Chicken and waffles has become a trendy dish often featured in trendy restaurants. Supposedly it had its origins in soul food. There are definitely clues that reinforce that attribution: fried chicken and waffles is apparently a stand-by in Baltimore, there is a temple of the dish in South Los Angeles, and at least two places in Harlem have built their reputation on fried chicken and waffles. Honestly, I have never understood the enthusiasm. I love fried chicken as much as the next person, and waffles can be a terrific breakfast or dinner. But crisp fried chicken and sweet-sticky maple syrup together just doesn’t sound like a combination I want to give a try.
Turns out there is another version of chicken and waffles. It traces its origins to the Pennsylvania Dutch area around Lancaster, Pennsylvania. The dish is essentially the filling for chicken pot pie served on top of a waffle. To me, that is an interesting concept, and one that sounds like it might be delicious. My mother’s family traces its origins from Pennsylvania Dutch country through Wisconsin, Iowa, and eventually South Dakota. My wife’s family hails from Wilmington, Delaware, just a short drive to Lancaster. I don’t remember chicken and waffles ever showing up on either family table.

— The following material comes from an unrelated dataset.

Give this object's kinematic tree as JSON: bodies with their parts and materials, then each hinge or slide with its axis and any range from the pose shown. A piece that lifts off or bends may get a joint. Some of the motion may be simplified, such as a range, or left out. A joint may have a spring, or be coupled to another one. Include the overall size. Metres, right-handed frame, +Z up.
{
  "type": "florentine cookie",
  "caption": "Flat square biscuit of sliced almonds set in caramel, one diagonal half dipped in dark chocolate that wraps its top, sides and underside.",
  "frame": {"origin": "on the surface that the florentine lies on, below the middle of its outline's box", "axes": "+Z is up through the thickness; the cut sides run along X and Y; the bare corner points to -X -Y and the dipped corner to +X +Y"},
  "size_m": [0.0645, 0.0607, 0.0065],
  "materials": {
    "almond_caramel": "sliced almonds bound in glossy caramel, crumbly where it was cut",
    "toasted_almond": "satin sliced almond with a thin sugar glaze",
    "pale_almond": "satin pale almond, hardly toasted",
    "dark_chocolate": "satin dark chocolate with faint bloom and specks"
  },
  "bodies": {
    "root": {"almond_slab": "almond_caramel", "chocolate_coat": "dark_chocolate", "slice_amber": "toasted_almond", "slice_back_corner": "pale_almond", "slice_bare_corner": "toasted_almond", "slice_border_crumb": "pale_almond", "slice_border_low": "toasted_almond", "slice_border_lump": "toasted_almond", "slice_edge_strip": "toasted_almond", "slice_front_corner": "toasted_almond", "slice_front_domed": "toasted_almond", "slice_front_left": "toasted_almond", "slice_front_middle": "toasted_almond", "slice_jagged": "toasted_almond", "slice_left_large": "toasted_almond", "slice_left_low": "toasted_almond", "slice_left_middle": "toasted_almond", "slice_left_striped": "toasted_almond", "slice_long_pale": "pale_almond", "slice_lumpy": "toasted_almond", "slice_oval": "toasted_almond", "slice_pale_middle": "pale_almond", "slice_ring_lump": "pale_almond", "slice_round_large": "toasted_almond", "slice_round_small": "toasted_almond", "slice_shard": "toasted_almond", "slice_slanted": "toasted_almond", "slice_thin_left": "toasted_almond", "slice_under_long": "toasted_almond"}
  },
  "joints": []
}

That made me think that maybe a Southwestern version of chicken and waffles incorporating some regional ingredients would make a good alternative to either of the better known traditions. Blue cornmeal waffles seemed like a good starting place. Green chiles and piñon nuts would serve as tasty additions. To brighten up an otherwise monochromatic dish, I topped it all with pico de gallo. For that, you probably have your own recipe. If you don’t, I’ve added one without the kick (There is a serious medical reaction to capsaicin in our household) but you are encouraged to zip it up to your own tastes. So here it is: Santa Fe Style Chicken and Waffles with blue cornmeal waffles and green chile chicken sauce. If you can’t find blue cornmeal at your local store, you can order some from Talon de Gato farms. Otherwise, substituting yellow or white cornmeal is perfectly acceptable.
Blue Cornmeal Waffles with Pine Nuts
- 1 cup all-purpose flour
- 1 cup blue cornmeal
- 2 teaspoons baking powder
- ½ teaspoon baking soda
- ¾ teaspoon salt
- 2 cups buttermilk
- ¼ cup maple syrup
- 5 tablespoons unsalted butter, melted
- 2 large eggs, separated
- ½ cup pine nuts
- In a large bowl, combine the dry ingredients: flour, cornmeal, baking powder, baking soda, and salt.

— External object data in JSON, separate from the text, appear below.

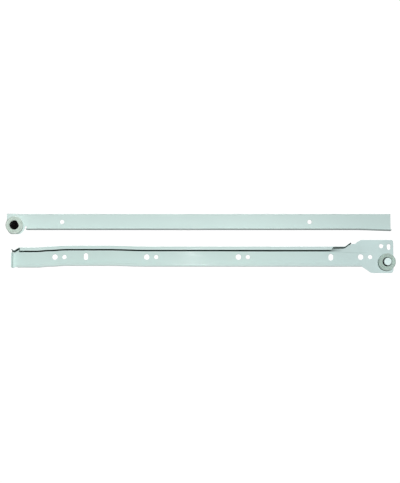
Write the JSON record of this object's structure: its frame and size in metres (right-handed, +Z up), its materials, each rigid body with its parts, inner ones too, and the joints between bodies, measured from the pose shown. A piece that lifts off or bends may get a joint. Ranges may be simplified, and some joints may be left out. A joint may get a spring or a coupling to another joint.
{
  "type": "roller drawer runner",
  "caption": "Bottom-mount roller drawer runner for one side: a channel cabinet member with a fixed front roller and a drawer member with a rear roller, laid out side by side.",
  "frame": {"origin": "on the back face of the cabinet member's web, on its line of fixing holes, halfway along its length", "axes": "+X along the runner to the front of the cabinet, +Y out of the back face into the cabinet side, +Z up"},
  "size_m": [0.406, 0.022, 0.0613],
  "materials": {
    "cabinet_coat": "smooth glossy off-white epoxy powder coat with a cool green tint",
    "drawer_coat": "smooth glossy off-white epoxy powder coat with a cool green tint",
    "roller_nylon": "satin moulded nylon",
    "bush_plastic": "matt black moulded plastic",
    "zinc_rivet": "bright zinc-plated steel",
    "black_rivet": "blackened steel"
  },
  "bodies": {
    "cabinet_member": {"cabinet_profile": "cabinet_coat", "front_axle": "zinc_rivet"},
    "front_wheel": {"front_roller": "roller_nylon", "front_bush": "bush_plastic"},
    "drawer_member": {"drawer_profile": "drawer_coat", "rear_axle": "black_rivet"},
    "rear_wheel": {"rear_roller": "roller_nylon", "rear_bush": "bush_plastic"}
  },
  "joints": [
    {"name": "runner_travel", "type": "slide", "parent": "cabinet_member", "child": "drawer_member", "axis": [1, 0, 0], "range_m": [0, 0.3]},
    {"name": "front_roller_spin", "type": "hinge", "parent": "cabinet_member", "child": "front_wheel", "pos_m": [0.192, -0.006, -0.0056], "axis": [0, 1, 0], "continuous": true},
    {"name": "rear_roller_spin", "type": "hinge", "parent": "drawer_member", "child": "rear_wheel", "pos_m": [-0.196, -0.0182, 0.0318], "axis": [0, 1, 0], "continuous": true}
  ]
}
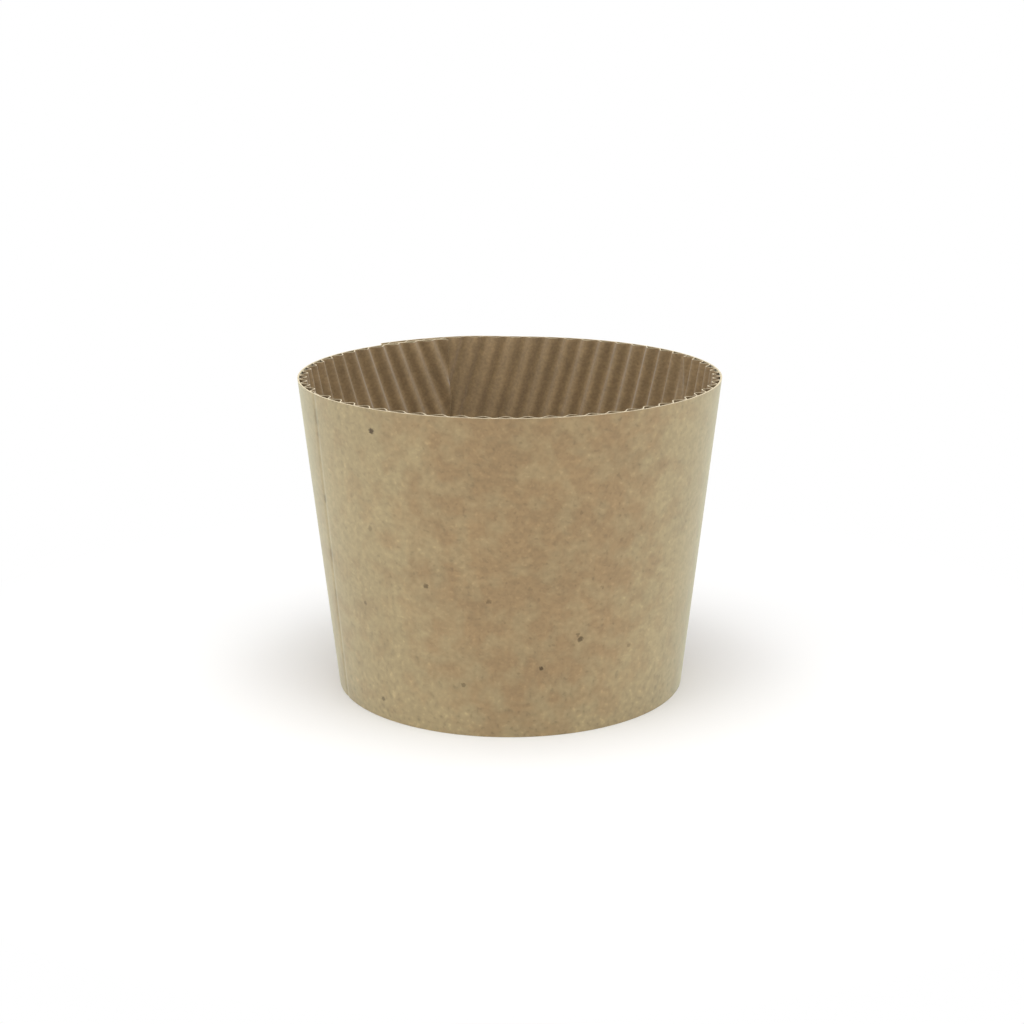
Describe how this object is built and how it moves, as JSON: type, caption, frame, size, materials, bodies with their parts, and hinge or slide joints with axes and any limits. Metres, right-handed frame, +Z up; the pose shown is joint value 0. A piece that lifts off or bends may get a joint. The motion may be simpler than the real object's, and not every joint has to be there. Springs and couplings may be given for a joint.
{
  "type": "coffee cup sleeve",
  "caption": "Tapered ring of single-face corrugated kraft board that slips over a hot paper cup, smooth outside and fluted inside, with a glued lap at the back.",
  "frame": {"origin": "centre of the bottom ring, on the sleeve's axis, at the height of the surface it stands on", "axes": "+Z up along the sleeve's axis towards the wide end, -Y towards the viewer of the picture, +X to the viewer's right"},
  "size_m": [0.0796, 0.0804, 0.06],
  "materials": {
    "kraft_board": "unbleached kraft liner outside and kraft medium inside, matt"
  },
  "bodies": {
    "root": {"sleeve": "kraft_board"}
  },
  "joints": []
}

- In a separate medium bowl, combine the buttermilk, maple syrup, and melted butter. Whisk in the separated egg yolks until completely incorporated
- In a small bowl, beat the separated egg whites to stiff peaks. Fold into the batter in thirds.
- Stir in the pine nuts.
- Spoon into a heated waffle iron using slightly more than the amount recommended by the manufacturer. Bake until golden brown. Bake the remaining batter.
Green Chile Chicken Sauce
- 2 tablespoons vegetable oil (chicken fat if you have it)
- 1 large onion, diced
- 4 ounces canned chopped green chiles (choose your heat)
- 3 tablespoons all-purpose flour
- 2 cups chicken stock + more as needed
- 1 tablespoon dried Mexican oregano
- ½ teaspoon ground cumin
- salt and pepper
- 1 whole chicken breast, cooked and shredded
- In medium saucepan, heat the oil over medium-low heat. Add the onions, cover and sweat the onions for 5 minutes, stirring occasionally so as not to brown.

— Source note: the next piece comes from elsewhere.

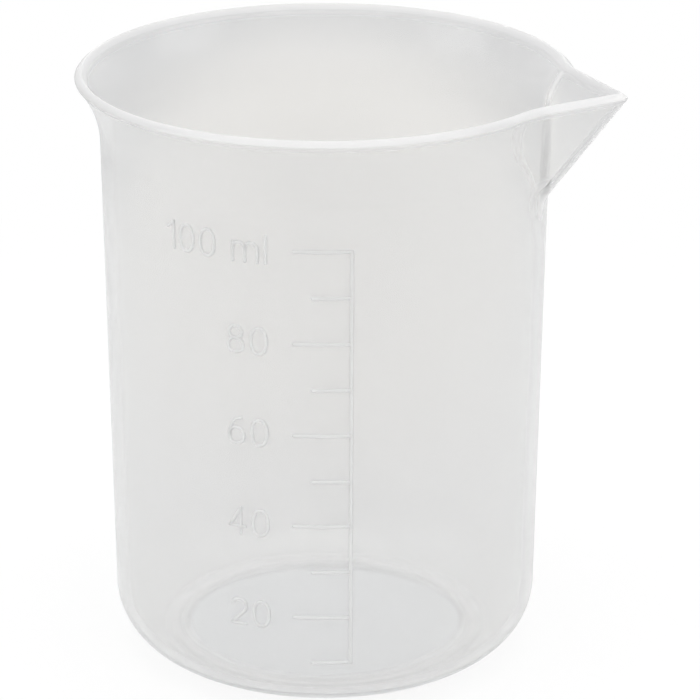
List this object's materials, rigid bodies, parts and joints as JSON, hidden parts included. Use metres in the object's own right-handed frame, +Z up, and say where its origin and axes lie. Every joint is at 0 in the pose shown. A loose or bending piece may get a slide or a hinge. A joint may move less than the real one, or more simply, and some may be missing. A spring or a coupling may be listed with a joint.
{
  "type": "resin mixing cup",
  "caption": "Translucent moulded mixing cup with rounded heel, flared rim, V-shaped pouring spout and a raised millilitre scale.",
  "frame": {"origin": "on the cup's axis, in the plane of the foot ring that it stands on", "axes": "+Z up out of the mouth, +X towards the pouring spout, +Y across it"},
  "size_m": [0.0638, 0.057, 0.07],
  "materials": {
    "cup_plastic": "natural translucent polypropylene, frosted like its mould",
    "scale_lines": "the same polypropylene in thin raised lines"
  },
  "bodies": {
    "root": {"floor_panel": "cup_plastic", "foot_ring": "cup_plastic", "rounded_heel": "cup_plastic", "side_wall": "cup_plastic", "flared_rim": "cup_plastic", "pouring_spout": "cup_plastic", "scale_spine": "scale_lines", "major_marks": "scale_lines", "minor_marks": "scale_lines"}
  },
  "joints": []
}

- When the onions are translucent, stir in the green chiles and cook, uncovered for an additional 5 minutes.
- Stir in the flour and cook for 5 additional minutes to remove the raw flavor of the flour. Add the chicken stock, stirring to remove any lumps. The sauce should be about as thick as a medium white sauce.
- Add the oregano by crumbling it between your hands over the pan. Add cumin and adjust seasoning with salt and pepper.
- Stir in the shredded chicken and simmer for 15 minutes more, or until the mixture is heated through.
Pico de Gallo
- 1 large ripe tomato, seeded and coarsely chopped
- 3 scallions including green tops, chopped
- ½ onion, coarsely chopped
- ¼ cup chopped green bell pepper (substitute jalapeño for more heat)
- ¼ cup coarsely chopped cilantro leaves
- juice of 1 large lime
- salt and pepper
- Combine all of the ingredients in a small bowl. Adjust seasoning with salt and pepper
- Cover tightly and refrigerate for at least 30 minutes. Serve.
Place two waffles on each plate. Top with about 1½ cups of the green chile chicken sauce. Garnish with pico de gallo. Serve immediately with more optional Cholula sauce, if desired.